The Sacrifices of Micro-Borrowers in Ghana – A Customer-Protection Perspective on Measuring Over-Indebtedness

Pages 1238-1255 | Published online: 02 Apr 2013
 

Abstract

This article measures the over-indebtedness of micro-borrowers. It defines over-indebtedness from a customer-protection perspective, based on the borrowers' sacrifices. We analyse the sacrifices borrowers experience and find that 30 per cent of borrowers are over-indebted. We then test risk management indicators of debt problems as predictors of over-indebtedness. Over-indebtedness is strongly related to delinquency and the debt-to-income ratio but not to debt amounts or to multiple borrowing. Although our model correctly predicts 72.6 per cent of cases, even the best indicators identify only a few over-indebted borrowers. Risk management is not enough to protect customers against over-indebtedness but the industry needs to measure customer experiences directly.

Acknowledgements

The author is grateful to the Marie-Christine-Adam Foundation for its financial support. She would like to thank the Independent Evaluation Department of KfW Entwicklungsbank and the ACCION Center for Financial Inclusion's Smart Campaign for their contribution to study design and for financing the empirical research project. She is indebted to the Ghanaian microfinance institutions that made this data collection possible by sharing both their data and access to their clients. Valuable comments were provided by Prof. Silvia Prina from Case Western Reserve University, Prof. Marc Labie from University of Mons, Prof. Marek Hudon, Prof. Ariane Szafarz, Prof. Khalid Sekkat and Prof. Francois Rycx from ULB and Prof. Oscar Bernal from University of Namur. Further thanks go to the seminar and conference participants at the 2nd European Research Conference in Microfinance, the Academy of Management Annual Meeting, the Global Microcredit Summit, the University of Namur, Université Protestante du Congo and ULB.

Notes

An Online Appendix is available for this article which can be accessed via the online version of this journal available at http://dx.doi.org/10.1080/10.1080/00220388.2013.775421

1. In this article, the term ‘prediction’ refers to the ability of easily available indicators to foretell, that is, ‘predict’, how much over-indebtedness one would find in a sample if the survey data were available, that is, required to measure over-indebtedness precisely. The article takes the perspective of MFIs and regulators that have access to data as commonly provided by the lenders' MIS. Prediction does not refer to an inter-temporal prediction of trends but to the prediction of the results a more precise measurement would deliver.

2. Another measure of relative debt burden would be the debt-to-asset ratio. However, this measure is less relevant in a low-asset environment such as microfinance. Also, assets are mostly illiquid and do not facilitate repayment. We have tested the indicator in our main model and while it does not change the other findings the debt-to-asset ratio itself is not significant.

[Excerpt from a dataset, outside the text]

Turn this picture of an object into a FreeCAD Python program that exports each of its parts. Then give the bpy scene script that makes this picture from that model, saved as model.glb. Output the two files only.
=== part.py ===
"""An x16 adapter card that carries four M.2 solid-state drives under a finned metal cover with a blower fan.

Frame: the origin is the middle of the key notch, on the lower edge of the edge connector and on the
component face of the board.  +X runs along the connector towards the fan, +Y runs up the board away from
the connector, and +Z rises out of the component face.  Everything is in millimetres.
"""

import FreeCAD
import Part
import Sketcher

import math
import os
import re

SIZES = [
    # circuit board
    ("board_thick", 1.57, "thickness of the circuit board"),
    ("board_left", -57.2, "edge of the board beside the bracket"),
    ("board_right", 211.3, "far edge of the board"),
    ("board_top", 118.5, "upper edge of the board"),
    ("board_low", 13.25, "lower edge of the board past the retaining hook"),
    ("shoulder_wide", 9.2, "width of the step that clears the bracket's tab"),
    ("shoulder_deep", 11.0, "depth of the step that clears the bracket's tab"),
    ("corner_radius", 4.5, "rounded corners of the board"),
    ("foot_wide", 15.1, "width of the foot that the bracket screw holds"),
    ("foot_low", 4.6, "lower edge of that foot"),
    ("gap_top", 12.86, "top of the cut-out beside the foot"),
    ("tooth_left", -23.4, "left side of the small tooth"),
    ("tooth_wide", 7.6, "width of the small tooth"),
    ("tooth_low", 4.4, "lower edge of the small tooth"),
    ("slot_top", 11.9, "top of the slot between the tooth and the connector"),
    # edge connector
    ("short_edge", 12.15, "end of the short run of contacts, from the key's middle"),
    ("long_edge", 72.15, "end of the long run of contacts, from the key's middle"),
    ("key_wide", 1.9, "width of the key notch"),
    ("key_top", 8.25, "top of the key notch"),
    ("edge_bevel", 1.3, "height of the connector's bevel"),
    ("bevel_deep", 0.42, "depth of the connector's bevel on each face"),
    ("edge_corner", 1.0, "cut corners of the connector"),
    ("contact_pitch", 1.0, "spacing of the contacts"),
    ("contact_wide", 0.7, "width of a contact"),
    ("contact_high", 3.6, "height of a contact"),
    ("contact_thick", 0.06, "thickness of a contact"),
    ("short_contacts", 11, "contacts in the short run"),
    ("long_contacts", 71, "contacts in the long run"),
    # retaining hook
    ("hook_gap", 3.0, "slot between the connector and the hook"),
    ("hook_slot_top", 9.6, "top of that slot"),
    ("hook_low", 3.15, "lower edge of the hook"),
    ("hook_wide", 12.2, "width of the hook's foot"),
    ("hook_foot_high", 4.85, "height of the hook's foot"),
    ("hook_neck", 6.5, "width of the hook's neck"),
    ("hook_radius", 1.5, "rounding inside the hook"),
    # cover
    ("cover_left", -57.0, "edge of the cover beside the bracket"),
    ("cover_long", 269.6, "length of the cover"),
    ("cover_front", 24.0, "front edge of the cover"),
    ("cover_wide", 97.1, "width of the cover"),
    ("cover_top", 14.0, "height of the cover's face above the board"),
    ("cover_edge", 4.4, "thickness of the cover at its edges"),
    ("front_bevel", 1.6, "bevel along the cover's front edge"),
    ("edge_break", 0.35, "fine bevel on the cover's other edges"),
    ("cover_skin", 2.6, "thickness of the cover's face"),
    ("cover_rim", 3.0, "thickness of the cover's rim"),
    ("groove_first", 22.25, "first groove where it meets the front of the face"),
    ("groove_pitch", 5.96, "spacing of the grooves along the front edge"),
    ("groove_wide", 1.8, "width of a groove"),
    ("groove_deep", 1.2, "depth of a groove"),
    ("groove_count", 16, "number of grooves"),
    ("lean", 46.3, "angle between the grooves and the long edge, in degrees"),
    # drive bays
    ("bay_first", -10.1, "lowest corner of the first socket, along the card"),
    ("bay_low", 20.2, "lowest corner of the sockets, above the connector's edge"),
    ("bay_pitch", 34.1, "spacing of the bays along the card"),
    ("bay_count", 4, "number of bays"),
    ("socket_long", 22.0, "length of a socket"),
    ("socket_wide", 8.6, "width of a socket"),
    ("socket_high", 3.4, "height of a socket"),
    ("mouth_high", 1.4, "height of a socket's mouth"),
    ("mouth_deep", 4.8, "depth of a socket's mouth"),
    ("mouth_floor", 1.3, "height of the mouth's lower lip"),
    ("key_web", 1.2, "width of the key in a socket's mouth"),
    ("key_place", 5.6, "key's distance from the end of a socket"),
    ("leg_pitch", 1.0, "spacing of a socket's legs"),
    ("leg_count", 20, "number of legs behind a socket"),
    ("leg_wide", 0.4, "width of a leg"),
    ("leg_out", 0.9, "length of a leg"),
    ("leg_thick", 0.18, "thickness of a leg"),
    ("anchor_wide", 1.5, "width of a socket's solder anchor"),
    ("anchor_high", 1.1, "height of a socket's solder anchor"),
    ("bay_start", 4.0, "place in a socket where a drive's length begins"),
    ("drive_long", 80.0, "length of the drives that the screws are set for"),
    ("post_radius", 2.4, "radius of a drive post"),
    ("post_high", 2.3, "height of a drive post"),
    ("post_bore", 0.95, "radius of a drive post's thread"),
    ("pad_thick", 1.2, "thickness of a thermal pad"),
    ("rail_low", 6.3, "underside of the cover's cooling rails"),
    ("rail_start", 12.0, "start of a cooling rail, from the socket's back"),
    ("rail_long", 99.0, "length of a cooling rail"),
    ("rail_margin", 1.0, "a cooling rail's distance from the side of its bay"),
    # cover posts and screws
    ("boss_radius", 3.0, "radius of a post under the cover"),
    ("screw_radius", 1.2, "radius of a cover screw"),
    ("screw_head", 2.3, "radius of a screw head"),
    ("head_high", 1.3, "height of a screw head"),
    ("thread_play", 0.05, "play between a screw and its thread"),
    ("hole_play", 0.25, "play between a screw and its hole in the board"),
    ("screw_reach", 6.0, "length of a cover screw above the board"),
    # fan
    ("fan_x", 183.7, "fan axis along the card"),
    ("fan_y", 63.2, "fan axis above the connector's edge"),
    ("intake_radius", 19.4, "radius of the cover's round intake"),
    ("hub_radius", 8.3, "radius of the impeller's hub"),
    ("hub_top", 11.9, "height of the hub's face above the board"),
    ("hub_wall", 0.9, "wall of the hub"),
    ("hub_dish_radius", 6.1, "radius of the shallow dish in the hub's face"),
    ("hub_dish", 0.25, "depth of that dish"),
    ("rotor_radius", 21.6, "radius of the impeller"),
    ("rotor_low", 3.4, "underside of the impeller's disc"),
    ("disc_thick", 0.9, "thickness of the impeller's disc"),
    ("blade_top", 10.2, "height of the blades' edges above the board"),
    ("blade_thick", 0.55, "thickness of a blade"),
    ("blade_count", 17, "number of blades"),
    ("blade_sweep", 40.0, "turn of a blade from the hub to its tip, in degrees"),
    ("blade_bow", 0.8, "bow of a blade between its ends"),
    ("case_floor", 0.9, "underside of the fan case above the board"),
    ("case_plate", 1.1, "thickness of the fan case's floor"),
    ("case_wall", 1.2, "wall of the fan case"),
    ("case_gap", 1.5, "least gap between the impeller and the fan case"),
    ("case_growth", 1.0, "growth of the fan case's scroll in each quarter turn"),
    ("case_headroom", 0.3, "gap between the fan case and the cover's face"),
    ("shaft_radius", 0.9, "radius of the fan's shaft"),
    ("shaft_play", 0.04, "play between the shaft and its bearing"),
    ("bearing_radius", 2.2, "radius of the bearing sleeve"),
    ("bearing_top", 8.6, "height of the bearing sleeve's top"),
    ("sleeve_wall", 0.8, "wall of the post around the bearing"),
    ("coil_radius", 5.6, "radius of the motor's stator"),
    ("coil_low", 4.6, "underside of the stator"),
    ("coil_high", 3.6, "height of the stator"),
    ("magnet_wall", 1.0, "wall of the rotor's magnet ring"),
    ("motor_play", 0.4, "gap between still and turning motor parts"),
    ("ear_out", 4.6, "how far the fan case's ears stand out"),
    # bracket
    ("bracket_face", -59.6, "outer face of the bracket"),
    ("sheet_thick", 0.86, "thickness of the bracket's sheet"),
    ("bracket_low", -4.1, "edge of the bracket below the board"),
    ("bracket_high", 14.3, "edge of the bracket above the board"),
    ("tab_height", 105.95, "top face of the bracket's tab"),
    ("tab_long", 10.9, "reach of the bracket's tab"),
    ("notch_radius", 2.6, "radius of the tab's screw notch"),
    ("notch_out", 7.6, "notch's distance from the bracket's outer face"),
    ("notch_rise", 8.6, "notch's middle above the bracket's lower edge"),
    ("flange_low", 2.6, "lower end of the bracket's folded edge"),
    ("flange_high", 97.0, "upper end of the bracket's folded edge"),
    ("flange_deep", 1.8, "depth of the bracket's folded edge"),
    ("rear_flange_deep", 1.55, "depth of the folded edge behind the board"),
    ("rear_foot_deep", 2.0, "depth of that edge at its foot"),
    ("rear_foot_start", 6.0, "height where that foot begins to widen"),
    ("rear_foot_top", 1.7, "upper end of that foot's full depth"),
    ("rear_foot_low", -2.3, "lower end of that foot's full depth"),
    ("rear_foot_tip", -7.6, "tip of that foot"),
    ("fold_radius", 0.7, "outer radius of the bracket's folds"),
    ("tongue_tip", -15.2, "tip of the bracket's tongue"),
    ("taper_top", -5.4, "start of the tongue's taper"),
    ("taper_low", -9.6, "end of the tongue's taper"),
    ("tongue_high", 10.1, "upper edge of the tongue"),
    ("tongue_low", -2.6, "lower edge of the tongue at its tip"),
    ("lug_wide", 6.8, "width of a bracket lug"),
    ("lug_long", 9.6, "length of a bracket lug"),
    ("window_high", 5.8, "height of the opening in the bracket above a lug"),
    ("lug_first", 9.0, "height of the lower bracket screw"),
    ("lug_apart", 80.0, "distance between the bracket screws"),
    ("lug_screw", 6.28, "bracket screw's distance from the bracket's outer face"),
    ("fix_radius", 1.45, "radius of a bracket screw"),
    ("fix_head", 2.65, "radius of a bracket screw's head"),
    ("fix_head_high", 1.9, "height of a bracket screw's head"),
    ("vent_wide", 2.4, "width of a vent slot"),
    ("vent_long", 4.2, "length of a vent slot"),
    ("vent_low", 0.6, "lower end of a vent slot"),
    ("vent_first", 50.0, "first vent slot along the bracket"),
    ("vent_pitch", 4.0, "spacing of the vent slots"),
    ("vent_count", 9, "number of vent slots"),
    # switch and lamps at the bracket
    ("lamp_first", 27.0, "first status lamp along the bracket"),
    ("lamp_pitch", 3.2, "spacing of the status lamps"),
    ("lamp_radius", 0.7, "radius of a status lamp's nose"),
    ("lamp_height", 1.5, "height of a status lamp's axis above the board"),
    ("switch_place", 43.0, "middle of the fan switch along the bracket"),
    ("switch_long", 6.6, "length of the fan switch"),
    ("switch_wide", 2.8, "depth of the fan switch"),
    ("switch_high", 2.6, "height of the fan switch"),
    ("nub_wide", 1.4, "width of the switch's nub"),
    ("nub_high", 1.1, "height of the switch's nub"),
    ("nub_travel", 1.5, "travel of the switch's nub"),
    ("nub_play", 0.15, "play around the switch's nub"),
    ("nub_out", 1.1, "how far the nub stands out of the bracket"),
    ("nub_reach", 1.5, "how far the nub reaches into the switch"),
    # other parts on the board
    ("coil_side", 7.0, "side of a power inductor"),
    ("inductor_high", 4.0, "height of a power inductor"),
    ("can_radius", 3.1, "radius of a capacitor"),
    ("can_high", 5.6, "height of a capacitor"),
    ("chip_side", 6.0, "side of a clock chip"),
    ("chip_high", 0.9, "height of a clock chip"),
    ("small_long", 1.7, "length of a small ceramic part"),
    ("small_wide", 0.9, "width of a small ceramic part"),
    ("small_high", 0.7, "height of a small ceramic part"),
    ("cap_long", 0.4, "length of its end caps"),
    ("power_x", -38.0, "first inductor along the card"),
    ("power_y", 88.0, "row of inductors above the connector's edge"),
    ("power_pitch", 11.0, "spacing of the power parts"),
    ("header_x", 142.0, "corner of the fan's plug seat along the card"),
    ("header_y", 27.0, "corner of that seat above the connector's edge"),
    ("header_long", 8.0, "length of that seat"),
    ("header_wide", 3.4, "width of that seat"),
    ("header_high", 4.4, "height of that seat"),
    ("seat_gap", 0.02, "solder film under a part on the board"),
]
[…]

3. ‘Once in past year’, ‘1–3 times in past year’, ‘>3 times but not often’, or ‘frequently in past year’. For a respondent cutting down on their food at several points for a week at a time, instead of every individual day, each week would count as one occurrence.

4. ‘Easily acceptable’, ‘only just acceptable’, ‘not really acceptable’, or ‘not acceptable’. In this article we summarise the first two categories under ‘acceptable’ and the latter two under ‘unacceptable’ or ‘not acceptable’.

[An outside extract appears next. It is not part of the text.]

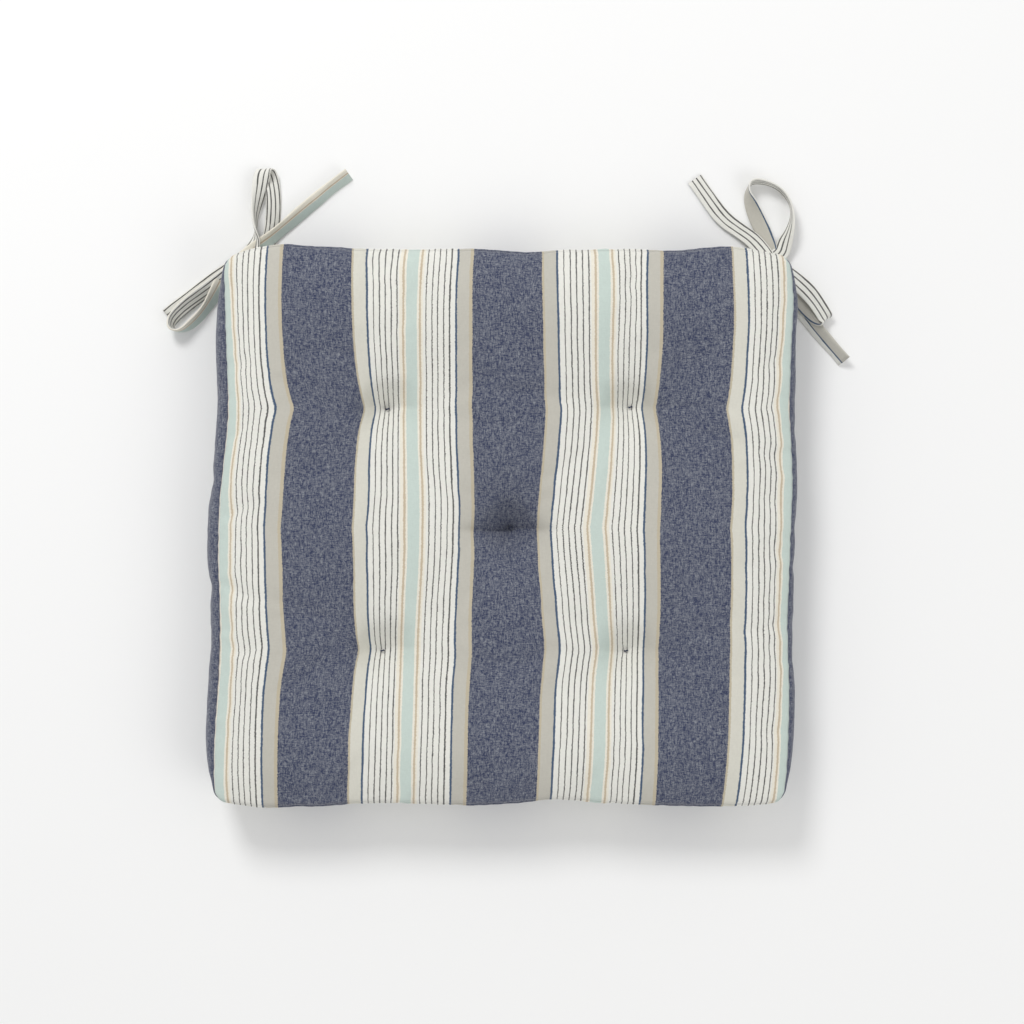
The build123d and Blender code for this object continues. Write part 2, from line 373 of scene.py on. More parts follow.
def cover_grid():
    verts, index, faces, mats, uvs = [], {}, [], [], []

    def vid(key, co):
        if key not in index:
            index[key] = len(verts)
            verts.append(co)
        return index[key]

    def xy(i, j):
        return GX[i, j], GY[i, j]

    def top(i, j):
        return vid(("t", i, j), (*xy(i, j), ZT))

    def under(i, j):
        return vid(("b", i, j), (*xy(i, j), ZB))

    def wall(k, i, j):
        if k == 0:
            return under(i, j)
        if k == NB:
            return top(i, j)
        return vid(("r", k, i, j), (*xy(i, j), ZB + (ZT - ZB) * k / NB))

    def face(corners, m, uv):
        faces.append(corners)
        mats.append(m)
        uvs.extend(uv)

    for i in range(NU):
        for j in range(NV):
            p = [xy(i, j), xy(i + 1, j), xy(i + 1, j + 1), xy(i, j + 1)]
            face((top(i, j), top(i + 1, j), top(i + 1, j + 1), top(i, j + 1)), 0, p)
            face((under(i, j), under(i, j + 1), under(i + 1, j + 1), under(i + 1, j)), 1, (p[0], p[3], p[2], p[1]))
    h = (ZT - ZB) / NB
    for k in range(NB):
        for i in range(NU):
            x0, x1 = RUN_FRONT[i], RUN_FRONT[i + 1]
            face((wall(k, i, 0), wall(k, i + 1, 0), wall(k + 1, i + 1, 0), wall(k + 1, i, 0)), 2,
                 ((x0, k * h), (x1, k * h), (x1, (k + 1) * h), (x0, (k + 1) * h)))
            face((wall(k, i + 1, NV), wall(k, i, NV), wall(k + 1, i, NV), wall(k + 1, i + 1, NV)), 3,
                 ((x1, k * h), (x0, k * h), (x0, (k + 1) * h), (x1, (k + 1) * h)))
        for j in range(NV):
            y0, y1 = RUN_SIDE[j], RUN_SIDE[j + 1]
            face((wall(k, 0, j + 1), wall(k, 0, j), wall(k + 1, 0, j), wall(k + 1, 0, j + 1)), 4,
                 ((k * h, y1), (k * h, y0), ((k + 1) * h, y0), ((k + 1) * h, y1)))
            face((wall(k, NU, j), wall(k, NU, j + 1), wall(k + 1, NU, j + 1), wall(k + 1, NU, j)), 5,
                 ((k * h, y0), (k * h, y1), ((k + 1) * h, y1), ((k + 1) * h, y0)))
    return np.array(verts), faces, np.array(mats), np.array(uvs), index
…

5. The measurement only counts unacceptable sacrifices and thus does not include assets sales or loan swaps that borrowers simply employ as liquidity management tools. Nevertheless, the calibration of this measurement might have to be different in a different cultural context.

6. For details on the relationship between over-indebtedness and negative loan impact see Schicks (Citation2013).

7. Details on marginal effects corresponding to Column (4) are available on request.